Extract each line containing the string "that".

:::

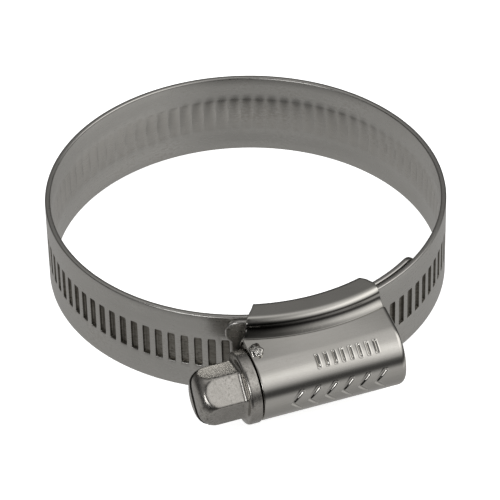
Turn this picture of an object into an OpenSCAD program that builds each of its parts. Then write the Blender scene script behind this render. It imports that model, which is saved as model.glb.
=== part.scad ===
// Worm drive hose clamp: one embossed steel band that laps over itself, a pressed housing
// that holds both laps, and a hex head screw whose worm thread bites the band's slots.
// Origin: on the hose axis, at the middle of the band's width. +Z is along the hose,
// the housing is on the -Y side and the screw lies along X with its head towards -X.

/* [Band] */
// inside diameter of the open band
hose_d = 54.4; // [45:0.2:66]
// width of the band
band_w = 13; // [11:0.25:16]
// thickness of the band
band_t = 0.8; // [0.6:0.05:1]
// free space between the two laps
lap_gap = 0.2; // [0.14:0.02:0.3]
// length of the slots across the band
slot_l = 4.8; // [4:0.1:6]
// depth of the slots in the band's outer face
slot_depth = 0.42; // [0.36:0.01:0.5]
// height of the teeth that the slots raise on the inner face
tooth_h = 0.15; // [0.05:0.05:0.3]

/* [Housing] */
// outside diameter of the worm tube
tube_d = 9.8; // [9.2:0.1:11]
// length of the worm tube
tube_l = 20.6; // [19:0.2:24]
// thickness of the pressed sheet
sheet_t = 0.8; // [0.6:0.05:0.9]
// length of the plate between hose and band
base_l = 12; // [8:0.5:14]

/* [Screw] */
// width across the flats of the head
head_flats = 7; // [6:0.25:8]
// length of the hex head
head_l = 6.4; // [5:0.1:8]
// thickness of the collar
collar_t = 1.7; // [1.3:0.1:3]
// width of the screwdriver slot
driver_slot_w = 0.9; // [0.7:0.1:1.4]
// turn of the head about its axis
head_turn = 13.7; // [0:0.1:60]

/* [Hidden] */

// The band is a spiral of two half turns, each an arc of its own centre, so that the
// second lap lies one lap step outside the first. Slots are counted along the band from
// the middle of the housing: the first half turn holds 46 and the second holds 47.
lap_step = band_t + lap_gap;
first_half = 46;
second_half = 47;
one_turn = first_half + second_half;
first_r = hose_d / 2 + band_t / 2;
second_r = first_r + lap_step / 2;
tail_r = first_r + lap_step;
strip_r = first_r - lap_step / 2;
first_angle = 180 / first_half;
second_angle = 180 / second_half;
tail_angle = second_angle * second_r / tail_r;
strip_angle = first_angle * first_r / strip_r;

// Rigid lengths of the band, in slots: each link is four slots long, and hinge_gap is
// cut between two links so that they can turn inwards.
link_slots = 4;
anchor_slots = 2;
smooth_slots = 5;
tail_slots = 1.75;
strip_end = 9.8;
hinge_gap = 0.06;
band_edge_r = 0.3;
slot_w = 0.55 * PI * first_r / first_half;
strip_corner = 2.4;
lobe_r = 2.05;

// The worm lies across the outer lap, and its thread reaches into the slots.
outer_face = tail_r + band_t / 2;
thread_pitch = PI * (second_r + band_t / 2) / second_half;
thread_reach = slot_depth - 0.05;
thread_clearance = 0.1;
tube_r = tube_d / 2;
bore_r = tube_r - sheet_t;
thread_r = bore_r - thread_clearance;
axis_r = outer_face + thread_r - thread_reach;
root_r = thread_r - 0.95;
thread_from = -6.8;
thread_to = 7.2;
tube_right = tube_l / 2 - 0.7;
tube_left = tube_right - tube_l;
screw_to = tube_right - 0.5;

// The saddle is a sheet bent around both laps, with side_gap beside the band's edges.
side_gap = 0.15;
channel_in = hose_d / 2 - 0.45;
channel_out = outer_face + 0.15;
channel_z = band_w / 2 + side_gap;
saddle_in = channel_in - sheet_t;
saddle_z = channel_z + sheet_t;
saddle_out = channel_out + sheet_t;
edge_r = 0.65;
fillet_r = 1.7;
crease_r = saddle_out + 1.15;
crease_z = saddle_z - edge_r - sqrt(pow(fillet_r, 2) - pow(saddle_out + fillet_r - crease_r, 2));

collar_r = tube_r + 0.1;
collar_right = tube_left - 0.25;
collar_left = collar_right - collar_t;
head_end = collar_left - head_l;
neck_r = root_r - 0.05;

$fn = 64;

// Each length of band is one arc, named by its middle slot: the strip before slot 0, the
// first and second half turns, or the tail after them. These give the arc's middle
// radius, how far its centre lies off the origin, and the angle that slot k has on it.
function arc_r(middle) =
    middle < 0 ? strip_r
    : middle < first_half ? first_r
    : middle < one_turn ? second_r
    : tail_r;

function arc_centre(middle) =
    middle < 0 || (middle >= first_half && middle < one_turn) ? -lap_step / 2 : 0;

function arc_angle(middle, k) =
    middle < 0 ? -90 - k * strip_angle
    : middle < first_half ? -90 - k * first_angle
    : middle < one_turn ? -270 - (k - first_half) * second_angle
    : -450 - (k - one_turn) * tail_angle;

// The band's cross-section, with rounded edges, at radius r.
module band_profile(r) {
    for (side = [-1, 1])
        for (face = [-1, 1])
            translate([r + face * (band_t / 2 - band_edge_r), side * (band_w / 2 - band_edge_r)])
                circle(band_edge_r, $fn = 24);
    translate([r - band_t / 2 + band_edge_r, -band_w / 2])
        square([band_t - 2 * band_edge_r, band_w]);
    translate([r - band_t / 2, -band_w / 2 + band_edge_r])
        square([band_t, band_w - 2 * band_edge_r]);
}

// A plain length of band from slot a to slot b, short of each by half a hinge gap.
module band_arc(a, b) {
    middle = (a + b) / 2;
    half_gap = hinge_gap / arc_r(middle) * 90 / PI;
    from = arc_angle(middle, b) + half_gap;
    to = arc_angle(middle, a) - half_gap;
    translate([0, arc_centre(middle), 0])
        rotate([0, 0, from])
            rotate_extrude(angle = to - from, $fn = 180)
                band_profile(arc_r(middle));
}

// Puts its children at the middle of slot k's step, on the arc of that middle.
module at_slot(middle, k) {
    translate([0, arc_centre(middle), 0])
        rotate([0, 0, arc_angle(middle, k + 0.5)])
            translate([arc_r(middle), 0, 0])
                children();
}

// A length of band with one pressed slot in the middle of each step from a to b.
module slotted_arc(a, b) {
    middle = (a + b) / 2;
    difference() {
        union() {
            band_arc(a, b);
            for (k = [a : b - 1])
                if (k >= smooth_slots)
                    at_slot(middle, k)
                        translate([-band_t / 2 - tooth_h, -slot_w / 2 + 0.08, -slot_l / 2 + 0.15])
                            cube([tooth_h + 0.1, slot_w - 0.16, slot_l - 0.3]);
        }
        for (k = [a : b - 1])
            if (k >= smooth_slots)
                at_slot(middle, k)
                    translate([band_t / 2 - slot_depth, -slot_w / 2, -slot_l / 2])
                        cube([slot_depth + 0.2, slot_w, slot_l]);
    }
}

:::

*The solution*:
Turn this picture of an object into an OpenSCAD program that builds each of its parts. Then write the Blender scene script behind this render. It imports that model, which is saved as model.glb.
// Worm drive hose clamp: one embossed steel band that laps over itself, a pressed housing
// that holds both laps, and a hex head screw whose worm thread bites the band's slots.
// height of the teeth that the slots raise on the inner face
// The band is a spiral of two half turns, each an arc of its own centre, so that the
// cut between two links so that they can turn inwards.
// radius, how far its centre lies off the origin, and the angle that slot k has on it.
// Puts its children at the middle of slot k's step, on the arc of that middle.